The reference you cite seems to rest on the assumption that making it easier helps with learning. In my understanding, there is a countereffect: without enough challange, you're not learning enough.
There are theories/studies (anyone with a link?) that development of language created crucial pressure on expanding the cerebral cortex and thus "made us human". (in very darwinistic terms: more grey matter ==> better language capabilities ==> better teamwork ==> better survival as a group). So language complexity can't be all bad for learning.
(My only qualification is being an eager follower of The Frontal Cortex blog, so take this with a grain of salt.)
In german we have a strange ordering of numbers: 10^0 and 10^1 positions are switched, but others are normal, (e.g. 25 is 'five and twenty', 125 is 'one hundred five and twenty'). It's been claimed that this makes learning numbers harder, and thus german should adopt a more intuitive ordering.
I guess that it helps a lot with doing additions in your head - at least if you stay below 100 or 200 - You can first add the 10^0 position and already say it / write it down while taking any carry into account for the 10^1 position.
(That doesn't continue for 10^2, I guess that would be done in writing by the majority anyway)

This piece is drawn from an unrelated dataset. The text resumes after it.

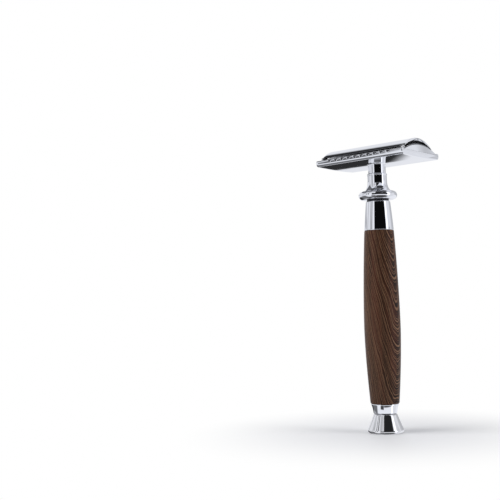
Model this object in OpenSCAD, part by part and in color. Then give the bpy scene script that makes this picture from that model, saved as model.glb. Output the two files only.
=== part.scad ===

Also: abstractions. There are languages where numbers aren't abstracted from objects, "two coconuts" and "two sabretooth tigers" don't share a common "two" word / concept. Such a language would probably be very bad for developing math skills. Here the abstraction (separating number and object) in language is important.
Generally, I'd say the language has a strong effect on shaping a developing mind, and I see no reason why this should not extend to culture.
Of course it's still open what would be the "right kind of complexity" - for what, and how particular language features affect general improvement vs. establishment of an elite (i.e. "sharpening the skills of the gifted, while hampering the rest").
Interesting Question, no doubt - looking forward to other replies.